O fato de chamarmos pagamentos obrigatórios de “contribuições” já seria alvo de um belo e extenso debate semântico que podemos fazer em um outro momento.

Os pobres não leem?

Parte da resposta do porquê taxar os livros se apoia na afirmação de que os mais pobres não consomem livros não-didáticos, citando como fonte a Pesquisa de Orçamentos Familiares de 2019. Para fins de observação vamos verificar os dados da 5ª. Edição da Retratos da Leitura no Brasil

Na pesquisa Retratos da Leitura no Brasil é considerado leitor apenas quem leu um livro (ou parte dele) nos últimos 3 meses antes da realização da pesquisa. Esse é um dado importante, porque a média e leitura dos brasileiros é de menos de 5 livros por ano.

A pesquisa mostra que 16% das pessoas com renda de até um salário mínimo e 20% das pessoas com renda entre um e dois salários mínimos, havia comprado livro nos últimos 3 meses.

Esses dados indicam que, além de ler, os mais pobres também compram livros. Assim, afirmar que a taxação de livros vai afetar apenas as camadas de população com rendas mais altas, se mostra um engano.

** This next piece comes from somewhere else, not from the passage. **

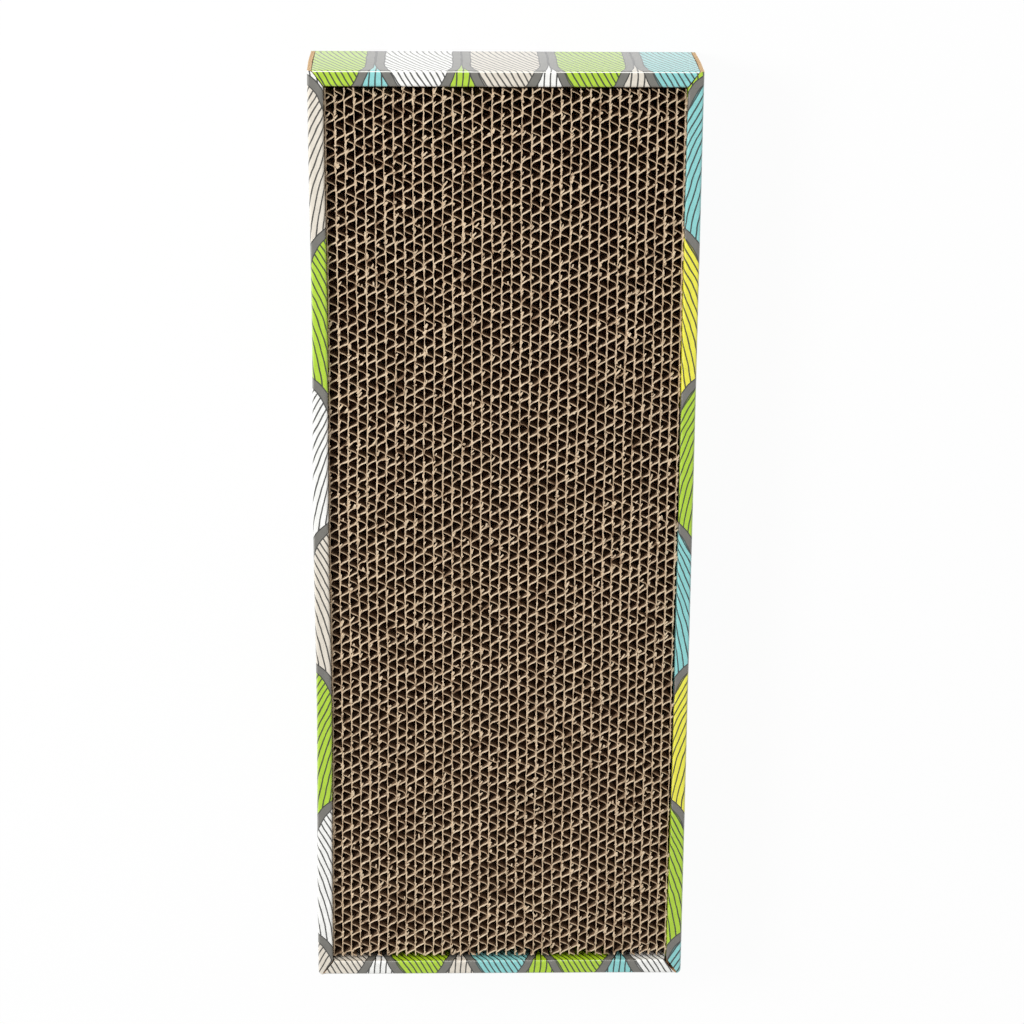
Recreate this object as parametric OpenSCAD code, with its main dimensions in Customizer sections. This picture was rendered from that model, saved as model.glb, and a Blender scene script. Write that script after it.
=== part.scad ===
// A flat cardboard cat scratcher: a folded, printed tray that holds a loose
// block of single-faced corrugated sheets, standing on edge side by side.
// X runs across the tray, Y along it, Z up. The origin is under its middle.

/* [Tray] */
// Outside length of the tray
tray_length = 507; // [460:1:560]
// Height of the tray, from the floor to the top of the rim
tray_height = 62; // [45:1:80]
// Thickness of the board that the tray is folded from
board_t = 2; // [1.4:0.1:2.4]
// Width of the flat rim on top of each hollow wall
rim_width = 8.2; // [7.6:0.1:12]
// Radius of the outside of a fold
fold_r = 1.4; // [0.8:0.1:1.8]
// Gap where two rims meet in a mitre
mitre_gap = 0.6; // [0.2:0.1:1.5]

/* [Flaps and tabs] */
// Length of the corner flaps that are shut inside the long walls
flap_length = 55; // [30:1:80]
// Play beside a flap, and between panels that only lie together
fold_play = 0.3; // [0.2:0.05:0.5]
// Tabs on each long inner wall that lock into the base
side_tab_count = 3; // [2:1:4]
// Tabs on each short inner wall that lock into the base
end_tab_count = 1; // [1:1:2]
// Width of a locking tab
tab_width = 42; // [25:1:60]
// How far a tab's tip is narrower at each side
tab_taper = 5; // [2:0.5:8]
// Play around a tab in its slot
slot_play = 0.25; // [0.15:0.05:0.4]

/* [Pad] */
// Number of corrugated sheets in the pad
layer_count = 37; // [24:1:40]
// Height of the flutes, from crest to crest
flute_height = 4.5; // [3.6:0.1:5.4]
// Length of one flute along the sheet
flute_pitch = 9.2; // [7.6:0.1:10.5]
// Thickness of the flat liner paper
liner_t = 0.5; // [0.3:0.05:0.7]
// Thickness of the fluted paper
medium_t = 0.4; // [0.25:0.05:0.6]
// Flat that the glue presses on each crest
crest_flat = 0.4; // [0.2:0.05:0.8]
// Thickness of a line of glue
glue_t = 0.05; // [0.02:0.01:0.08]

/* [Fit of the pad] */
// Depth from the top of the rim down to the pad
pad_recess = 4.5; // [2:0.5:10]
// Play between the pad and each long wall
side_play = 0.3; // [0.2:0.05:1]
// Play between the pad and each short wall
end_play = 1.4; // [0.5:0.1:3]

/* [Hidden] */

// The whole pad follows from its sheets, and the tray's width from the pad
layer_pitch = liner_t + flute_height;
pad_width = layer_count * layer_pitch + liner_t;
tray_width = pad_width + 2 * (side_play + rim_width);
pad_length = tray_length - 2 * (rim_width + end_play);
pad_height = tray_height - pad_recess - board_t;

half_width = tray_width / 2;
half_length = tray_length / 2;
// Outer and inner walls stand between the base and the rims
wall_z = board_t;
wall_h = tray_height - 2 * board_t;
// Inner walls stand this far from the middle, measured to the face on the pad
inner_x = half_width - rim_width;
inner_y = half_length - rim_width;

half_pitch = flute_pitch / 2;
// Where a sheet's flutes start, as a share of a pitch: a middle, and two swings about it
start_share = 0.44;
step_share = 0.25;
drift_share = 0.2;
// How these swings turn from sheet to sheet, in degrees
step_angle = 104;
drift_angle = 201;
// Two pitches of spare flutes are made and cut off flush at the pad's ends
fold_count = 2 * ceil(pad_length / flute_pitch) + 4;

board_colour = "burlywood";
print_colour = "yellowgreen";
paper_colour = "tan";
liner_colour = "peru";

function two_digits(i) = str(i < 10 ? "0" : "", i);
function layer_name(i) = str("pad_layer_", two_digits(i));

TRAY_NODES = [
    "base_panel",
    "left_outer_wall", "right_outer_wall", "front_outer_wall", "back_outer_wall",
    "left_rim", "right_rim", "front_rim", "back_rim",
    "left_inner_wall", "right_inner_wall", "front_inner_wall", "back_inner_wall",
    "left_corner_flaps", "right_corner_flaps"
];

// A strip of board with two rounded edges, seen along its length
module folded_profile(width) {
    translate([-width / 2, 0]) square([width, board_t - fold_r]);
    translate([fold_r - width / 2, 0]) square([width - 2 * fold_r, board_t]);
    for (side = [-1, 1])
        intersection() {
            translate([side * (width / 2 - fold_r), board_t - fold_r]) circle(r = fold_r, $fn = 48);
            translate([-width / 2, 0]) square([width, board_t]);
        }
}

// A folded strip that lies along Y, rounded edges up
module folded_strip(width, length) {
    rotate([90, 0, 0]) linear_extrude(height = length, center = true) folded_profile(width);
}

// Places of a row of locking tabs along a wall, measured from its middle
function tab_places(count, length) = [for (i = [0:count - 1]) length * ((i + 0.5) / count - 0.5)];

// An inner wall's outline, with its tabs reaching down through the base
module tabbed_outline(length, count) {
    translate([-length / 2, 0]) square([length, wall_h]);
    for (place = tab_places(count, length))
        translate([place, 0])
            polygon([
                [-tab_width / 2, 0], [-tab_width / 2 + tab_taper, -board_t],
                [tab_width / 2 - tab_taper, -board_t], [tab_width / 2, 0]
            ]);
}

// An inner wall along X whose face towards the pad is at y = 0, reaching to +Y
module inner_wall(length, count) {
    translate([0, board_t, wall_z]) rotate([90, 0, 0])
        linear_extrude(height = board_t) tabbed_outline(length, count);
}

// The slots for one inner wall's tabs, cut right through the base
module tab_slots(length, count) {
    for (place = tab_places(count, length))
        translate([place - tab_width / 2 - slot_play, -slot_play, -board_t])
            cube([tab_width + 2 * slot_play, board_t + 2 * slot_play, 3 * board_t]);
}

side_wall_length = tray_length - 2 * (board_t + fold_play);
end_wall_length = 2 * inner_x - 2 * fold_play;

module base_panel() {
    color(board_colour) difference() {
        intersection() {
            translate([0, 0, board_t]) rotate([180, 0, 0]) folded_strip(tray_width, tray_length);
            translate([0, 0, board_t]) rotate([180, 0, 90]) folded_strip(tray_length, tray_width);
        }
        for (side = [-1, 1]) {
            rotate([0, 0, -side * 90]) translate([0, inner_x, 0])
                tab_slots(side_wall_length, side_tab_count);
            rotate([0, 0, side > 0 ? 0 : 180]) translate([0, inner_y, 0])
                tab_slots(end_wall_length, end_tab_count);
        }
    }
}

// Long outer walls run the whole length, so their cut edges show at the corners
module side_outer_wall() {
    color(print_colour) translate([half_width - board_t, -half_length, wall_z])
        cube([board_t, tray_length, wall_h]);
}

// Short outer walls fit between the long ones
module end_outer_wall() {
    width = tray_width - 2 * (board_t + fold_play);
    color(print_colour) translate([-width / 2, half_length - board_t, wall_z])
        cube([width, board_t, wall_h]);
}

// A rim along Y with its ends mitred; across and along are its outside sizes
module mitred_rim(across, along) {
    reach = across / 2;
    end = along / 2 - mitre_gap / 2;
    translate([0, 0, tray_height - board_t]) color(print_colour) intersection() {
        translate([reach - rim_width / 2, 0, 0]) folded_strip(rim_width, along);
        linear_extrude(height = board_t) polygon([
            [reach, -end], [reach, end], [reach - rim_width, end - rim_width],
            [reach - rim_width, rim_width - end]
        ]);
    }
}

module side_rim() mitred_rim(tray_width, tray_length);
module end_rim() rotate([0, 0, 90]) mitred_rim(tray_length, tray_width);

module side_inner_wall() {
    color(print_colour) rotate([0, 0, -90]) translate([0, inner_x, 0])
        inner_wall(side_wall_length, side_tab_count);
}

module end_inner_wall() {
    color(print_colour) translate([0, inner_y, 0]) inner_wall(end_wall_length, end_tab_count);
}

// Two flaps, each folded off a short outer wall, inside the long hollow wall at +X
module corner_flaps() {
    color(board_colour) for (side = [0, 1]) mirror([0, side, 0])
        translate([half_width - 2 * board_t - fold_play, half_length - board_t - flap_length, wall_z])
            cube([board_t, flap_length, wall_h - fold_play]);
}

// One fluted paper seen from above, its folds running along Y from y = 0 upwards
function fold_at(k, start) = start + k * half_pitch;
function outer_points(k, start) = k % 2 == 0
    ? [
        [flute_height, fold_at(k, start) - crest_flat / 2],
        [flute_height, fold_at(k, start) + crest_flat / 2]
      ]
    : [[medium_t, fold_at(k, start)]];
function inner_points(k, start) = k % 2 == 1
    ? [
        [0, fold_at(k, start) + crest_flat / 2],
        [0, fold_at(k, start) - crest_flat / 2]
      ]
    : [[flute_height - medium_t, fold_at(k, start)]];

module flute_outline(start) {
    polygon(concat(
        [for (k = [0:fold_count]) each outer_points(k, start)],
        [for (k = [fold_count:-1:0]) each inner_points(k, start)]
    ));
}

module liner_outline() {
    translate([0, -pad_length / 2]) square([liner_t, pad_length]);
}

// The sheets are glued up where they fall, so only some neighbours' flutes line up
function swing_share(i) = step_share * sin(i * step_angle) + drift_share * sin(i * i * drift_angle);
function phase_share(i) = start_share + swing_share(i);
function flute_start(i) = -pad_length / 2 - flute_pitch * (1 + phase_share(i));

// One single-faced sheet: a liner with its fluted paper glued on
module pad_layer(i) {
    translate([(i - 1) * layer_pitch - pad_width / 2, 0, board_t])
        color(i % 2 == 0 ? paper_colour : liner_colour)
            linear_extrude(height = pad_height) {
                liner_outline();
                translate([liner_t - glue_t, 0]) intersection() {
                    flute_outline(flute_start(i));
                    translate([0, -pad_length / 2]) square([flute_height, pad_length]);
                }
            }
}

// The last liner closes the pad's open flutes
module closing_liner() {
    color(liner_colour) translate([pad_width / 2 - liner_t, 0, board_t])
        linear_extrude(height = pad_height) liner_outline();
}

base_panel();
mirror([1, 0, 0]) side_outer_wall();  // left_outer_wall
side_outer_wall();  // right_outer_wall
mirror([0, 1, 0]) end_outer_wall();  // front_outer_wall
end_outer_wall();  // back_outer_wall
mirror([1, 0, 0]) side_rim();  // left_rim
side_rim();  // right_rim
mirror([0, 1, 0]) end_rim();  // front_rim
end_rim();  // back_rim
mirror([1, 0, 0]) side_inner_wall();  // left_inner_wall
side_inner_wall();  // right_inner_wall
mirror([0, 1, 0]) end_inner_wall();  // front_inner_wall
end_inner_wall();  // back_inner_wall
mirror([1, 0, 0]) corner_flaps();  // left_corner_flaps
corner_flaps();  // right_corner_flaps
for (i = [1:layer_count])
    pad_layer(i);
closing_liner();
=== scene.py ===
import math

import bmesh
import bpy
import numpy as np
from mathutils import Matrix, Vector


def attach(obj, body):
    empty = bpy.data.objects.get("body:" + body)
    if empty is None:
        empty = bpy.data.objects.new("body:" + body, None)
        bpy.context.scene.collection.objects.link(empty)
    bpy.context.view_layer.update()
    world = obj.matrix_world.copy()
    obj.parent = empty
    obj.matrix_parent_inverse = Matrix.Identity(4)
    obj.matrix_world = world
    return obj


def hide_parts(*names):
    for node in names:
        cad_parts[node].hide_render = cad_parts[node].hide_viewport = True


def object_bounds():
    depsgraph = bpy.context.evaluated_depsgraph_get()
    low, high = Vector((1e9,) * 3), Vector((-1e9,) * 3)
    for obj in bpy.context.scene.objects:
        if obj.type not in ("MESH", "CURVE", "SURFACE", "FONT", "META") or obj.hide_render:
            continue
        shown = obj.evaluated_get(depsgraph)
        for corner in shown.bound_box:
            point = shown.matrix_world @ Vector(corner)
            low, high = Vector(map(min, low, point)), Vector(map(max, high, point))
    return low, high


# A flat cardboard cat scratcher: a folded, printed tray and its loose corrugated pad.
# Everything is in metres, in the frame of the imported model.

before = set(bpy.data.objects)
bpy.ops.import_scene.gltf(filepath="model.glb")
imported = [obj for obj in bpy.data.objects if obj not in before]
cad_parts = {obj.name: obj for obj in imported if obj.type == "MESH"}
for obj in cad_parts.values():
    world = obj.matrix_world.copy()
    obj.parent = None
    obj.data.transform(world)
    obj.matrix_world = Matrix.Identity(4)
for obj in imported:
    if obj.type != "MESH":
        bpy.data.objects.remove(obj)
cadLow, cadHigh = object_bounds()
mm = 0.001

# The tray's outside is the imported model's, and its board and folds are as there
tray = {
    "halfWidth": round(cadHigh[0], 6),
    "halfLength": round(cadHigh[1], 6),
    "height": round(cadHigh[2], 6),
    "board": 2 * mm,
    "rim": 8.2 * mm,
    "foldRadius": 1.4 * mm,
}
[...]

O impacto da taxação dos livros

Apesar do documento da Receita Federal falar de “livros não-didáticos”, atualmente, não há qualquer menção no projeto que exclua os livros didáticos da taxação, dessa forma esses livros, na maioria comprados com dinheiro público e distribuído em escolas, pode sofrer também com o aumento.

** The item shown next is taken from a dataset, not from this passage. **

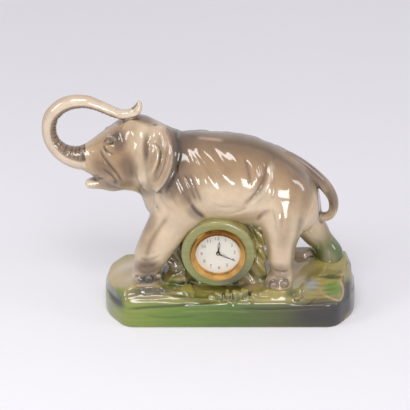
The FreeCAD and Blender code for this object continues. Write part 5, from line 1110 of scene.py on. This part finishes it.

Segundo o Sindicato Nacional dos Editores de Livros (Snel), a taxação poderá aumentar em até 20% o preço final do livro para o consumidor, o que torna essa medida, em resumo, um forte incentivo para o brasileiro ler menos, especialmente os mais pobres.

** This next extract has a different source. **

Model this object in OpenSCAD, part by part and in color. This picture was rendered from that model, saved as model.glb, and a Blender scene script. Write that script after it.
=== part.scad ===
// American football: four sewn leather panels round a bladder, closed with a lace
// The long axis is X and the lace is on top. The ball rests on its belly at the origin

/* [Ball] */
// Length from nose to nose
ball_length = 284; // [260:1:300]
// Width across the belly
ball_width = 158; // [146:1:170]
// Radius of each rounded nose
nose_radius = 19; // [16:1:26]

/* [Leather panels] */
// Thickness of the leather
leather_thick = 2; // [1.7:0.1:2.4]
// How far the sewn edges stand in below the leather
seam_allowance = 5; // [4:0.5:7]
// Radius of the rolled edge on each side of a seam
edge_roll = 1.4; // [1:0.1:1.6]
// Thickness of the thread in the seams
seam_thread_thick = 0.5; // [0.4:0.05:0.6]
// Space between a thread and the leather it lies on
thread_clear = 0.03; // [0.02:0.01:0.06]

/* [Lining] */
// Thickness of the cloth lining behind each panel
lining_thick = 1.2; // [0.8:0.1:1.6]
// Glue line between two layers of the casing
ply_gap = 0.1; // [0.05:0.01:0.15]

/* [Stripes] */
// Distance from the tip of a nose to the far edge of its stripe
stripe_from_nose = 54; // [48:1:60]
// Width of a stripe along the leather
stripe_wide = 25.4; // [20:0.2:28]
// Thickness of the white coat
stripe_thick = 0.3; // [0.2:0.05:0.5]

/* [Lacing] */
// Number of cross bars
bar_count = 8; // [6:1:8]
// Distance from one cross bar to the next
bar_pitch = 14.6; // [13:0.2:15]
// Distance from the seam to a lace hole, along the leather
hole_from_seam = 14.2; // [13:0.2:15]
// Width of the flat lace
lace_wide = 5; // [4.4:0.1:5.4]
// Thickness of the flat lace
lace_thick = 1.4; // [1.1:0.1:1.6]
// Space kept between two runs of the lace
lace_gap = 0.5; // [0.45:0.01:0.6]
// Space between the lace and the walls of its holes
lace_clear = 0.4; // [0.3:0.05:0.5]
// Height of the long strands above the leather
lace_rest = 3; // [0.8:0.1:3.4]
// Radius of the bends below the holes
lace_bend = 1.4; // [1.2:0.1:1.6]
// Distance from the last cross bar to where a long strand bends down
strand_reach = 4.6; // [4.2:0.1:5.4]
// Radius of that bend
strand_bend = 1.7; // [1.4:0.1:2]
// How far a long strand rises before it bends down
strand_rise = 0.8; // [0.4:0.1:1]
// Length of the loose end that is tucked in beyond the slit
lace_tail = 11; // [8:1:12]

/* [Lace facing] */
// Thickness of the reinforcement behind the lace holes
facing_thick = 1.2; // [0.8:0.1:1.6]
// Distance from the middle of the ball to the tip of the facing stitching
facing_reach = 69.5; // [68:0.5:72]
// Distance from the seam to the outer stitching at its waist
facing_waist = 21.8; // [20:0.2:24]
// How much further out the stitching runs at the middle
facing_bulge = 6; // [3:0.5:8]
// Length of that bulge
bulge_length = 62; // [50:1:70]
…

Pensar a questão do livro e de um país que, historicamente lê pouco, não pode ser analisado apenas como um problema econômico, precisamos pensar no que se espera do Brasil para as futuras gerações. Afinal, um país com baixa educação está fadado a ter também baixo desenvolvimento, inclusive econômico.

Temos que levar em consideração que há um ciclo de profunda interdependência entre o hábito da leitura e a educação. 45% dos entrevistados responderam ter dificuldades para ler porque não sabe ler, não compreende o que está lendo, não tem concentração para ler ou lê muito devagar.

A baixa leitura tem aspectos ligados a educação de má qualidade que não capacita a pessoa a ser um leitor competente.

Uma pessoa que não sabe ler bem, consequentemente não terá gosto por ler. Isso fará com que ela não saiba que precisa de livros. Além disso, a pessoa não lê não melhora sua educação. Enfim, temos um ciclo.

Para concluir

Seria óbvio que eu seria completamente contra qualquer tipo de iniciativa que reduzisse ou dificultasse o consumo de livros em nosso país.

Um país do tamanho do Brasil, se pretende alcançar desenvolvimento verdadeiro, precisa investir massivamente em educação e o acesso aos livros é uma parte importante deste investimento.

Olhando os números está mais do que provado que o livro alcança todas as classes sociais e, que se houver fomento e redução no valor, além de incentivos na educação, teremos ainda mais leitores.

A quem interessa que as pessoas não leiam?